Tarama sonrasında pozitif ya da şüpheli bulunan kişiler, tarama sonrası teşhis merkezlerimize yönlendirilmekte ve ileri tetkikler yapılmaktadır. Teşhis ve tedavi hizmetleri ikinci ve üçüncü basamak sağlık kuruluşları tarafından yapılmaktadır.
Kansere karşı mücadelede “Farkındalık ve Bilinç Düzeyinin arttırılması” önemli olup, Nisan ayının ilk haftası ülkemizde “Kanser Haftası” olarak kabul edilmiştir. Her yıl 1-7 Nisan Ulusal Kanser Haftasında, ülkemiz açısından önemi giderek artan kanser hastalığına karşı halkta farkındalık yaratmak, taramalara katılımı artırmak için birçok etkinlik düzenlenmektedir.
Bizler de hastanemizde kanser haftası içerisinde 2 tam gün boyunca farkındalık ve bilinç düzeyini arttırmak adına poliklinikler giriş alanımıza stand kurup eczacılarımızla birlikte broşürler posterler ve renkli farkındalık kurdeleleri dağıtarak bilgilendirmelerimizi yaptık.
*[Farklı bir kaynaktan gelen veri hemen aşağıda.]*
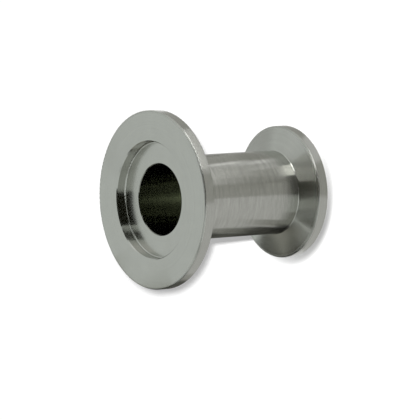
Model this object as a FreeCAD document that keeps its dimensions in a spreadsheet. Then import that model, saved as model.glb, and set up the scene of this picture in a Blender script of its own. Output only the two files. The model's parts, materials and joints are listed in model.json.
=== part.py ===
import FreeCAD
import Part
import Sketcher
import math
import os

# Straight vacuum reducer with two quick-release flanges, turned from one bar of stainless steel.
#
# The piece stands on the sealing face of its small flange. Its axis is Z, and the origin is the centre of
# that face. Going up the axis come the small flange, the tube and the large flange. Each flange has a flat
# sealing face, a straight rim, a cone on its back for the clamp, and a round recess in its face that takes
# a centring ring. One bore runs through from recess to recess. Lengths are in millimetres, angles in degrees.

# The driving dimensions: name, value, and what the value measures.
SIZES = [
    ("overall_length", 38.5, "between the two sealing faces"),
    ("large_flange_diameter", 40.0, "outside of the large rim"),
    ("large_rim_width", 2.6, "straight part of the large rim, up to the sharp corner of the cone"),
    ("large_recess_diameter", 26.2, "centring recess in the large sealing face"),
    ("large_recess_depth", 2.4, "from the large sealing face to the recess floor"),
    ("small_flange_diameter", 30.0, "outside of the small rim"),
    ("small_rim_width", 2.6, "straight part of the small rim, up to the sharp corner of the cone"),
    ("small_recess_step", 0.6, "how much wider than the bore the small centring recess is, on each side"),
    ("small_recess_depth", 2.4, "from the small sealing face to the recess floor"),
    ("clamp_cone_angle", 15.0, "slope of both flange backs, from square to the axis"),
    ("bore_diameter", 16.0, "inside of the tube, the gas passage"),
    ("tube_wall", 1.5, "between the bore and the outside of the tube"),
    ("neck_radius", 0.2, "fillet between the tube and each cone"),
    ("rim_edge_radius", 0.3, "rounded edges of both rims"),
    ("recess_corner_radius", 0.3, "tool nose radius at the foot of each recess wall"),
    ("recess_edge_chamfer", 0.2, "broken edge at the mouth of each recess"),
    ("bore_edge_chamfer", 0.15, "broken edge at both ends of the bore"),
]
FIRST_ROW = 2

# Sizes that follow from the driving ones, as formulas on the sheet.
TUBE_RADIUS = "sizes.bore_diameter / 2 + sizes.tube_wall"
SMALL_RECESS_DIAMETER = "sizes.bore_diameter + 2 * sizes.small_recess_step"
SMALL_FLOOR_HEIGHT = "sizes.small_recess_depth"
LARGE_FLOOR_HEIGHT = "sizes.overall_length - sizes.large_recess_depth"

START, END, CENTRE = 1, 2, 3  # the points of a sketch line or circle
ORIGIN = (-1, 1)  # the sketch's own origin point
MATCH = 1e-4  # two lengths this close are the same


def fill_sheet(doc):
    """The sheet that holds the driving dimensions, one to a row, each with its alias."""
    sheet = doc.addObject("Spreadsheet::Sheet", "sizes")
    for row, (name, value, meaning) in enumerate(SIZES, FIRST_ROW):
        sheet.set(f"A{row}", name)
        sheet.set(f"B{row}", str(value))
        sheet.setAlias(f"B{row}", name)
        sheet.set(f"C{row}", meaning)
    doc.recompute()
    return sheet


def sketch_on(body, role, name):
    """An empty sketch of the body, attached to one of its own origin planes."""
    plane = next(feature for feature in body.Origin.OriginFeatures if feature.Role == role)
    sketch = body.newObject("Sketcher::SketchObject", name)
    sketch.AttachmentSupport = (plane, [""])
    sketch.MapMode = "FlatFace"
    return sketch


def bind(sketch, name, constraint, formula):
    """Adds a constraint to the sketch under a name, and ties its value to the sheet."""
    index = sketch.addConstraint(constraint)
    sketch.renameConstraint(index, name)
    sketch.setExpression(f"Constraints.{name}", formula)


def round_corner(sketch, line, name, formula):
    """Rounds the corner at a line's end. The sharp corner stays as a point, which the dimensions hold on to."""
    radius = sketch.evalExpression(formula)
    arc = sketch.GeometryCount
    sketch.fillet(line, END, radius, True, True)
    bind(sketch, name, Sketcher.Constraint("Radius", arc, radius), formula)


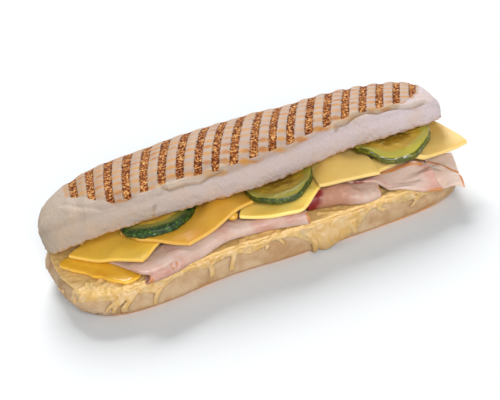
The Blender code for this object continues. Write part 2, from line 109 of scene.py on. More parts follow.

Merak edilen sorular cevapladık. KETEM ve aile hekimliklerine başvuruların öneminden bahsettik. Tedavi sürecinde kullanılan ilaçların kullanım şekilleri yan etkileri gibi faydalı bilgileri paylaştık. Broşürler dağıttık. Çeşitli kanserlerin renkli kurdelelerini dağıtarak HAYATINIZ BİZİM İÇİN DEĞERLİ. FARKINDAYIZ KANSERİ YENECEĞİZ sloganıyla farkındalık oluşturma etkinliğimizi gerçekleştirdik.